Tracking Specific Requests

Beyond overall monitoring, you can set up SLOs for individual request types: For example: In the read-rag service, you can establish separate SLOs for requests to Bedrock and OpenSearch based on latency or error rates.

Specific Request Monitoring

Service Map

Service Map helps visualize the entire system and identify services that aren't meeting SLOs:

Metric	Value
Requests	9
Avg latency	655.9 ms
Error rate	0%
Fault rate	0%

Comparing Service Map and Trace Map (X-ray)

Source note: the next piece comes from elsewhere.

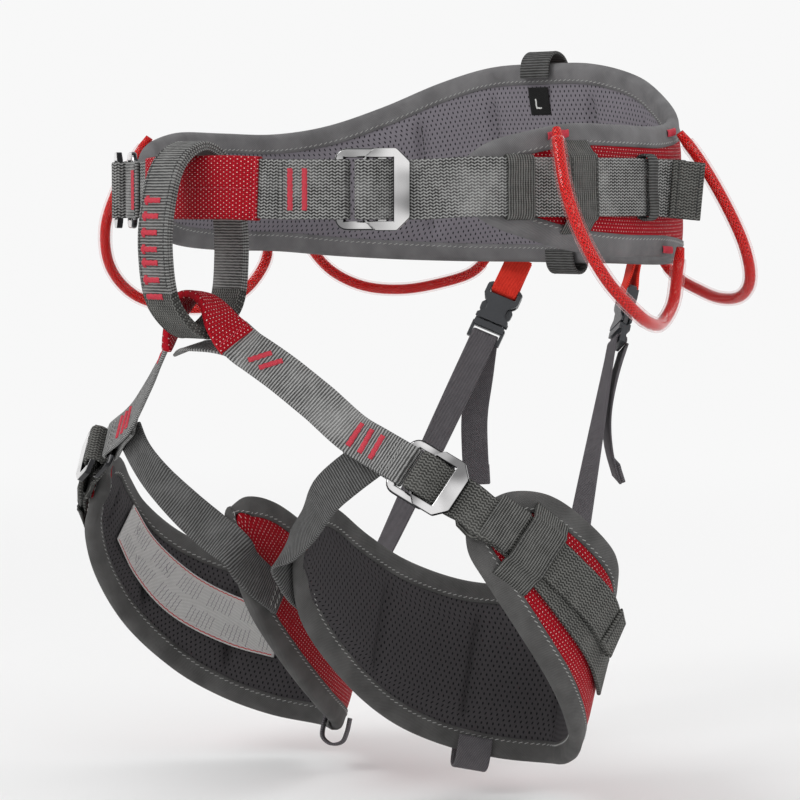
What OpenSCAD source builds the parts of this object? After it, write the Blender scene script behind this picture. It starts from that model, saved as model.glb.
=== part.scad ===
// Sport climbing harness: padded waist belt with two buckles, belay loop, two padded
// adjustable leg loops, four gear loops and two detachable rear risers.
// +Z is up, the wearer faces -Y and the wearer's left is +X. The origin is the middle of
// the waist opening, level with the waist buckles. All sizes are in millimetres.

/* [Webbing] */
// Width of the waist and tie-in webbing
waist_web_w = 28.5; // [27:0.5:30]
// Width of the leg loop webbing
leg_web_w = 20; // [18:0.5:21]
// Width of the rear riser webbing
riser_web_w = 15; // [12:0.5:15.5]
// Thickness of the structural webbing
web_t = 2.2; // [1.6:0.1:2.4]
// Thickness of the riser webbing
riser_t = 1.6; // [1.2:0.1:1.8]
// Width of the belay loop
belay_w = 20; // [16:1:22]
// Thickness of the belay loop's stacked webbing
belay_t = 5; // [4:0.5:5.5]

/* [Padding] */
// Thickness of the foam core of the belt and leg loops
foam_t = 6; // [5:0.5:7]
// Thickness of the lining and of the outer mesh skin
skin_t = 0.8; // [0.5:0.1:1]
// Height of the rolled edge binding
binding_w = 6; // [5:0.5:7]
// Thickness of the rolled edge binding across the padding
binding_t = 9; // [8:0.5:10]

/* [Buckles] */
// Thickness of the steel buckle plates
plate_t = 3; // [2.4:0.1:3.2]
// Outer height of the waist buckle plates
waist_plate_h = 39; // [37:0.5:41]
// Outer height of the leg buckle plates
leg_plate_h = 29.5; // [28:0.5:31]
// Thickness of the plastic riser buckle
clip_t = 6.4; // [6:0.2:7]

/* [Gear loops] */
// Diameter of the braided cord in the gear loops
cord_d = 4.4; // [3:0.2:4.6]
// Outer diameter of the clear tube over the cord
tube_d = 8; // [7:0.5:9]

/* [Hidden] */
gap = 0.3;

// Colours of the cloth, cords and hardware
web_grey = [0.42, 0.42, 0.42];
binding_grey = [0.33, 0.33, 0.33];
lining_grey = [0.36, 0.34, 0.37];
mesh_red = [0.62, 0.06, 0.11];
cord_red = [0.82, 0.12, 0.1];
clear_grey = [0.85, 0.85, 0.88, 0.5];
steel = [0.75, 0.75, 0.77];
plastic = [0.13, 0.14, 0.15];
foam_grey = [0.28, 0.28, 0.3];

// Half of the belt from the middle of the back to the left front tip:
// each station is the top edge point, then the bottom edge point
BELT = [
    [0, 116, 73, 0, 140, -37],
    [36, 116, 72, 34, 138, -37],
    [70, 111, 64, 66, 128, -37],
    [99, 96, 51, 95, 105, -36],
    [122, 73, 40, 121, 79, -34],
    [134, 42, 35, 135, 45, -31],
    [138, 6, 35, 140, 6, -30],
    [136, -28, 35, 138, -28, -27],
    [129, -52, 31, 130, -52, -21],
    [118.5, -70.5, 25, 119.5, -71.5, -13],
    [109.5, -82, 14, 109.5, -82, -1]
];

// Left leg loop from the inner front tip, round the back, to the outer front tip:
// each station is the hip edge point, then the knee edge point
LEG = [
    [29, -97, -158, 27, -101, -168],
    [26, -88, -153, 22, -102, -187],
    [22, -72, -157, 18, -92, -214],
    [20, -48, -172, 19, -66, -244],
    [23, -20, -188, 24, -38, -268],
    [34, 10, -200, 36, -12, -283],
    [50, 38, -205, 58, 9, -291],
    [72, 52, -207, 82, 24, -293],
    [102, 38, -208, 104, 8, -288],
    [128, 12, -202, 125, -10, -278],
    [151, -12, -189, 141, -31, -262],
    [165, -30, -171, 150, -56, -237],
    [161, -47, -154, 148, -79, -208],
    [151, -62, -142, 140, -94, -183],
    [140, -78, -140, 132, -98, -169],
    [131, -90, -147, 127, -95, -158]
];

// Gear loop routes on the left side, from the front sewn end to the rear sewn end
GEAR_FRONT = [
    [142, -46, 32], [148, -51, 20], [157, -57, 2], [166, -57, -18], [173, -47, -39],
    [175, -27, -55], [168, -4, -62], [158, 18, -62], [151, 36, -53], [146, 46, -39], [145, 50, -26]
];
GEAR_REAR = [
    [138, 58, 32], [145, 66, 18], [153, 79, -6], [155, 92, -27], [149, 105, -43],
    [135, 117, -52], [114, 128, -54], [92, 138, -50], [74, 144, -44], [62, 145, -35]
];

// Middle lines of the loose webbing: each station is a point, then the way its face looks
LEG_STRAP = [
    [27.2, -140.8, -73.3, 0.5, -0.68, 0.54],
    [43, -132.8, -85, 0.53, -0.72, 0.45],
    [61, -125.2, -99.4, 0.51, -0.76, 0.4]
];
INNER_STRAP = [
    [85, -113, -124, 0.47, -0.81, 0.36],
    [72, -118, -134, 0.4, -0.9, 0.2],
    [58, -119, -145, 0.1, -1, 0.1],
    [42, -113, -160, -0.3, -0.94, 0.1],
    [27, -108.5, -171, -0.65, -0.75, 0.1]
];
LOWER_TIE = [
    [0, -149, -48, 0, 0.1, 1],
    [10, -148, -52, 0.3, 0, 0.95],
    [16.5, -146.5, -61.5, 0.5, -0.4, 0.65],
    [23, -143, -70.5, 0.5, -0.68, 0.54]
];
BRIDGE = [
    [0, -142, -73, 0, -0.25, 1],
    [10, -140.5, -73.5, 0.1, -0.25, 1],
    [19, -136, -76, 0.2, -0.3, 1]
];
RISER_TAIL_LEFT = [
    [50, 127, -83, 0.6, 0.74, -0.31],
    [52, 116, -100, 0.6, 0.75, -0.2],
    [53, 109, -120, 0.6, 0.8, 0],
    [53, 111, -138, 0.6, 0.8, 0.1],
    [53, 118, -154, 0.6, 0.8, 0.2]
];
RISER_TAIL_RIGHT = [
    [50, 127.5, -83, 0.6, 0.74, -0.31],
    [51, 125, -102, 0.6, 0.75, -0.2],
    [51, 120, -128, 0.6, 0.8, 0],
    [50, 121, -164, 0.6, 0.8, 0.1]
];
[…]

Criteria	Service Map	Trace Map
Purpose	System overview and relationships	Details of a single request from start to finish
Scope	Entire system	Single request
Usage	- Finding system bottlenecks - Viewing service interactions - Monitoring overall health	- Debugging a specific error - Analyzing detailed latency - Tracking processing flow
Display	Graph of services and connections	Timeline or span tree
Data source	Multiple traces + aggregated metrics	A single trace
Example	Service A → B → C with B having high latency	Trace ID xyz: API → Lambda → DynamoDB → S3

Conclusion

AWS CloudWatch Application Signals is an effective solution for AWS systems, providing monitoring and alerting when SLO/SLI targets aren't met without requiring third-party tools.